What is the current behavior?

rx.is_directed_acyclic_graph(graph) returns False but rx.digraph_find_cycle(graph) fails to find the cycle in the graph.

What is the expected behavior?

When rx.is_directed_acyclic_graph(graph) returns False, rx.digraph_find_cycle(graph) should find a cycle in the graph.

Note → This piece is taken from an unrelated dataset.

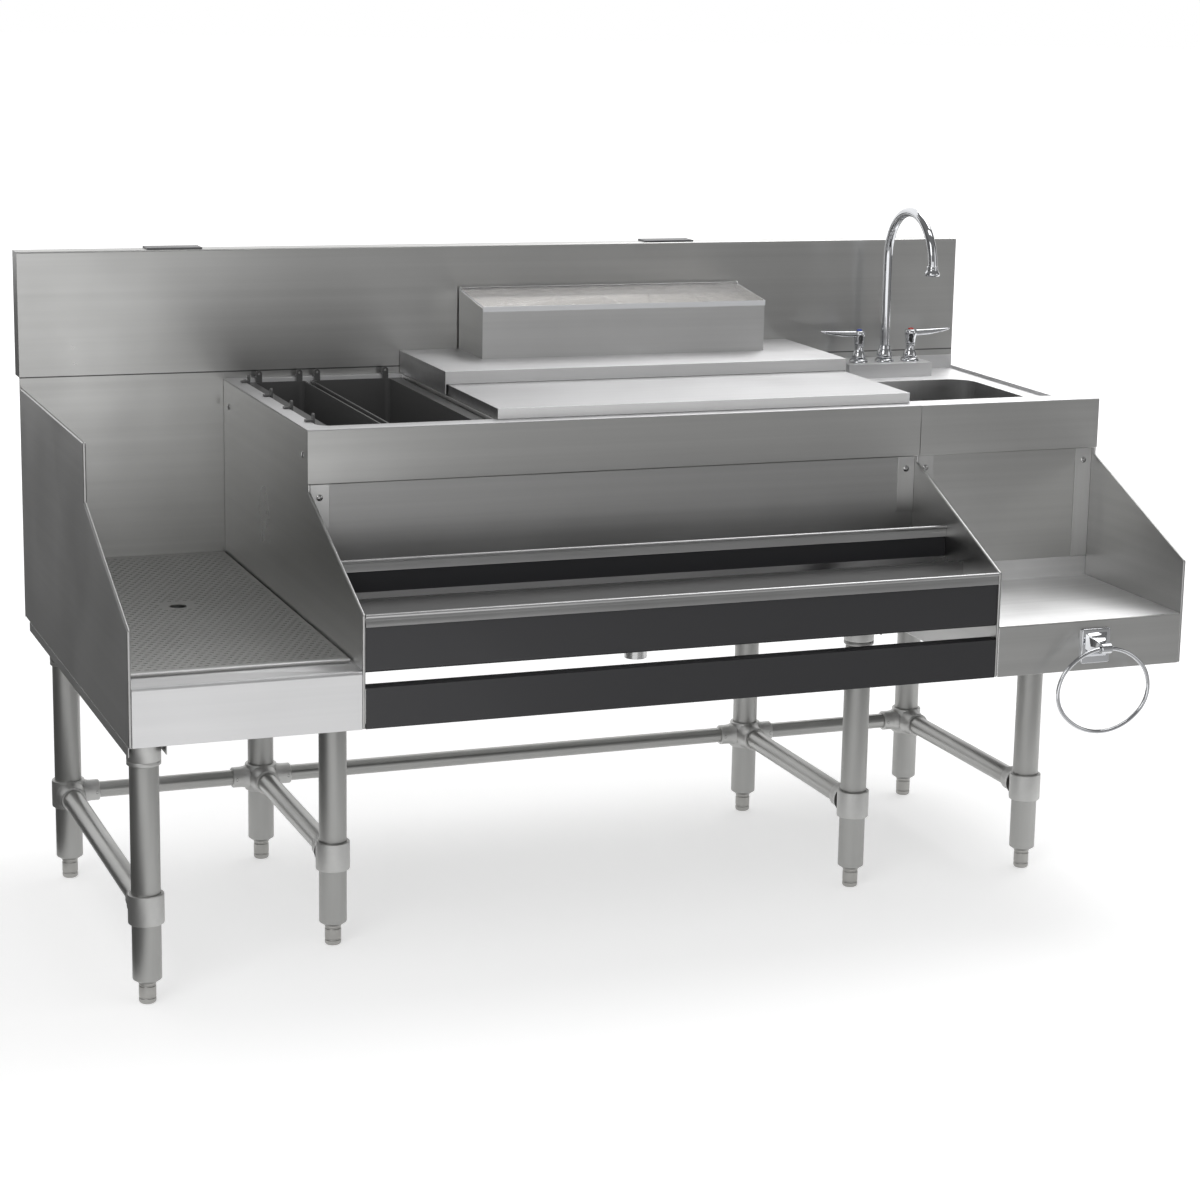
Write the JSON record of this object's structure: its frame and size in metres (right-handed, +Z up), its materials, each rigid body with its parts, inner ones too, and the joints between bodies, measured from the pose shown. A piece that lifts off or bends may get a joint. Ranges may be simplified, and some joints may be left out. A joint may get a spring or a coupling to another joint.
{
  "type": "underbar sink and ice bin station",
  "caption": "Stainless steel underbar station with a drainboard, an insulated ice bin with bottle wells and speed rails, and a sink with a swivel faucet, on pipe legs.",
  "frame": {"origin": "The middle of the object's box on the floor.", "axes": "+X runs to the object's right along the splash as the user faces it, +Y to the wall behind it, +Z up."},
  "size_m": [1.676, 0.909, 1.043],
  "materials": {
    "brushed_stainless": "satin brushed",
    "bright_stainless": "satin brushed",
    "leg_stainless": "satin",
    "cast_fitting": "matte cast",
    "screw_steel": "satin",
    "dark_steel": "matte",
    "black_coat": "satin",
    "black_plastic": "gloss",
    "chrome": "polished",
    "faucet_brass": "satin",
    "insert_plastic": "matte",
    "clear_plastic": "gloss",
    "foam": "matte",
    "drain_steel": "polished",
    "foot_metal": "matte cast"
  },
  "bodies": {
    "station": {"back_splash": "brushed_stainless", "drainboard_back": "brushed_stainless", "left_end_panel": "brushed_stainless", "left_partition": "brushed_stainless", "right_partition": "brushed_stainless", "right_end_panel": "brushed_stainless", "ice_bin_jacket": "brushed_stainless", "rear_panel": "brushed_stainless", "ice_bin_fascia": "brushed_stainless", "sink_fascia": "brushed_stainless", "sink_front_panel": "brushed_stainless", "panel_strips": "brushed_stainless", "rail_lips": "brushed_stainless", "bin_divider": "brushed_stainless", "drainboard_pan": "bright_stainless", "ice_bin_liner": "bright_stainless", "sink_deck": "bright_stainless", "faucet_ledge": "bright_stainless", "shelf": "bright_stainless", "leg_channels": "leg_stainless", "leg_sockets": "leg_stainless", "leg_tubes": "leg_stainless", "side_braces": "leg_stainless", "rear_braces": "leg_stainless", "brace_fittings": "cast_fitting", "fitting_screws": "screw_steel", "panel_screws": "screw_steel", "wall_clips": "dark_steel", "drain_nuts": "cast_fitting", "front_rail": "black_coat", "rear_rail": "black_coat", "lower_rail": "black_coat", "faucet_flanges": "chrome", "towel_ring_bracket": "chrome", "faucet_body": "faucet_brass", "ice_bin_insulation": "foam", "ice_bin_drain": "drain_steel", "sink_drain": "drain_steel", "drainboard_drain": "drain_steel"},
    "spout": {"spout": "chrome"},
    "left_handle": {"left_handle": "chrome"},
    "right_handle": {"right_handle": "chrome"},
    "front_cover": {"front_cover": "brushed_stainless"},
    "back_cover": {"back_cover": "brushed_stainless"},
    "condiment_box": {"condiment_box": "brushed_stainless"},
    "condiment_insert": {"condiment_insert": "insert_plastic"},
    "condiment_cover": {"condiment_cover": "clear_plastic"},
    "left_bottle_well": {"left_bottle_well": "black_plastic"},
    "right_bottle_well": {"right_bottle_well": "black_plastic"},
    "drainboard_insert": {"drainboard_insert": "bright_stainless"},
    "towel_ring": {"towel_ring": "chrome"},
    "sink_strainer": {"sink_strainer": "drain_steel"},
    "foot_1": {"foot_1": "foot_metal"},
    "foot_2": {"foot_2": "foot_metal"},
    "foot_3": {"foot_3": "foot_metal"},
    "foot_4": {"foot_4": "foot_metal"},
    "foot_5": {"foot_5": "foot_metal"},
    "foot_6": {"foot_6": "foot_metal"},
    "foot_7": {"foot_7": "foot_metal"},
    "foot_8": {"foot_8": "foot_metal"}
  },
  "joints": [
    {"name": "spout_swivel", "type": "hinge", "parent": "station", "child": "spout", "pos_m": [0.6735, 0.3565, 0.8], "axis": [0, 0, 1], "range_deg": [-90, 90]},
    {"name": "left_handle_turn", "type": "hinge", "parent": "station", "child": "left_handle", "pos_m": [0.6225, 0.3565, 0.8], "axis": [0, 0, 1], "range_deg": [0, 90]},
    {"name": "right_handle_turn", "type": "hinge", "parent": "station", "child": "right_handle", "pos_m": [0.7245, 0.3565, 0.8], "axis": [0, 0, -1], "range_deg": [0, 90]},
    {"name": "front_cover_slide", "type": "slide", "parent": "station", "child": "front_cover", "axis": [0, 1, 0], "range_m": [0, 0.235]},
    {"name": "back_cover_lift", "type": "slide", "parent": "station", "child": "back_cover", "axis": [0, 0, 1], "range_m": [0, 0.2]},
    {"name": "condiment_box_lift", "type": "slide", "parent": "back_cover", "child": "condiment_box", "axis": [0, 0, 1], "range_m": [0, 0.15]},
    {"name": "condiment_insert_lift", "type": "slide", "parent": "condiment_box", "child": "condiment_insert", "axis": [0, 0, 1], "range_m": [0, 0.0075]},
    {"name": "condiment_cover_hinge", "type": "hinge", "parent": "condiment_box", "child": "condiment_cover", "pos_m": [0.149, 0.4035, 0.90117], "axis": [-1, 0, 0], "range_deg": [0, 80]},
    {"name": "left_well_lift", "type": "slide", "parent": "station", "child": "left_bottle_well", "axis": [0, 0, 1], "range_m": [0, 0.25]},
    {"name": "right_well_lift", "type": "slide", "parent": "station", "child": "right_bottle_well", "axis": [0, 0, 1], "range_m": [0, 0.25]},
    {"name": "drainboard_insert_lift", "type": "slide", "parent": "station", "child": "drainboard_insert", "axis": [0, 0, 1], "range_m": [0, 0.15]},
    {"name": "towel_ring_swing", "type": "hinge", "parent": "station", "child": "towel_ring", "pos_m": [0.6785, -0.4465, 0.423], "axis": [1, 0, 0], "range_deg": [-100, 25]},
    {"name": "strainer_lift", "type": "slide", "parent": "station", "child": "sink_strainer", "axis": [0, 0, 1], "range_m": [0, 0.2]},
    {"name": "foot_1_screw", "type": "slide", "parent": "station", "child": "foot_1", "axis": [0, 0, -1], "range_m": [0, 0.025]},
    {"name": "foot_2_screw", "type": "slide", "parent": "station", "child": "foot_2", "axis": [0, 0, -1], "range_m": [0, 0.025]},
    {"name": "foot_3_screw", "type": "slide", "parent": "station", "child": "foot_3", "axis": [0, 0, -1], "range_m": [0, 0.025]},
    {"name": "foot_4_screw", "type": "slide", "parent": "station", "child": "foot_4", "axis": [0, 0, -1], "range_m": [0, 0.025]},
    {"name": "foot_5_screw", "type": "slide", "parent": "station", "child": "foot_5", "axis": [0, 0, -1], "range_m": [0, 0.025]},
    {"name": "foot_6_screw", "type": "slide", "parent": "station", "child": "foot_6", "axis": [0, 0, -1], "range_m": [0, 0.025]},
    {"name": "foot_7_screw", "type": "slide", "parent": "station", "child": "foot_7", "axis": [0, 0, -1], "range_m": [0, 0.025]},
    {"name": "foot_8_screw", "type": "slide", "parent": "station", "child": "foot_8", "axis": [0, 0, -1], "range_m": [0, 0.025]}
  ]
}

Steps to reproduce the problem

Running the following script several times. It quite often reproduces the bug. The graph is always correctly identified as not a DAG, but quite often rx.digraph_find_cycle(graph) does not find a cycle.

import rustworkx as rx

edges = [
    (6, 7),
    (8, 9),
    (15, 16),
    (0, 6),
    (2, 8),
    (9, 10),
    (7, 10),
    (10, 11),
    (11, 12),
    (10, 12),
    (12, 13),
    (12, 14),
    (4, 15),
    (16, 17),
    (14, 3),
    (13, 17),
    (17, 18),
    (18, 19),
    (17, 19),
    (19, 20),
    (19, 5),
    (20, 1),
    (27, 28),
    (28, 29),
    (34, 35),
    (21, 27),
    (23, 29),
    (29, 30),
    (30, 31),
    (29, 31),
    (31, 32),
    (31, 33),
    (25, 34),
    (32, 24),
    (35, 36),
    (33, 36),
    (36, 37),
    (37, 38),
    (36, 38),
    (38, 39),
    (38, 26),
    (39, 22),
    (42, 45),
    (44, 45),
    (40, 44),
    (45, 46),
    (46, 47),
    (45, 47),
    (47, 48),
    (47, 49),
    (48, 43),
    (49, 41),
    (56, 57),
    (57, 58),
    (61, 63),
    (50, 56),
    (52, 57),
    (58, 59),
    (57, 59),
    (59, 60),
    (54, 62),
    (59, 61),
    (60, 53),
    (62, 63),
    (63, 64),
    (64, 65),
    (63, 65),
    (65, 66),
    (65, 67),
    (66, 51),
    (67, 55),
    (74, 75),
    (75, 76),
    (80, 81),
    (68, 74),
    (70, 76),
    (76, 77),
    (77, 78),
    (76, 78),
    (78, 79),
    (78, 80),
    (72, 81),
    (79, 71),
    (81, 82),
    (82, 83),
    (81, 83),
    (83, 84),
    (83, 69),
    (84, 73),
    (1, 42),
    (3, 23),
    (24, 72),
    (22, 50),
    (5, 54),
    (41, 40),
    (26, 52),
    (69, 70),
]
edges = [x + (None,) for x in edges]
nodes = set()
for edge in edges:
    nodes.add(edge[0])
    nodes.add(edge[1])
nodes = list(nodes)

# Create a directed graph (PyDiGraph)
graph = rx.PyDiGraph()

# Add nodes and edges
graph.add_nodes_from(nodes)
graph.add_edges_from(edges)

# Check if the graph is a DAG
is_dag = rx.is_directed_acyclic_graph(graph)
print("Is the graph a DAG? {}".format(is_dag))

# Attempt to find a cycle
cycle = rx.digraph_find_cycle(graph)
print("Cycle found : {}".format(cycle))

Quite often the script produces:

Is the graph a DAG? False
Cycle found : EdgeList[]
IvanIsCoding commented 2 months ago

That sounds pretty bad. I haven’t reproduced the issue yet, but to give you a reasoning:

Until we fix it in 0.14.3 or 0.15.0 please use https://www.rustworkx.org/apiref/rustworkx.strongly_connected_components.html and pick a component with more than one node. That method is correct and should always give you a cycle. I will probably fix find_cycle using the SCC implementation

IvanIsCoding commented 2 months ago

I verified the problem. It is with the arbitrarily chosen starting node. If you pick this one (I plotted the graph to see the cycle):

cycle = rx.digraph_find_cycle(graph, graph.find_node_by_weight(81))
print(cycle)

You get:

EdgeList[(81, 82), (82, 83), (83, 69), (69, 70), (70, 76), (76, 77), (77, 78), (78, 80), (80, 81)]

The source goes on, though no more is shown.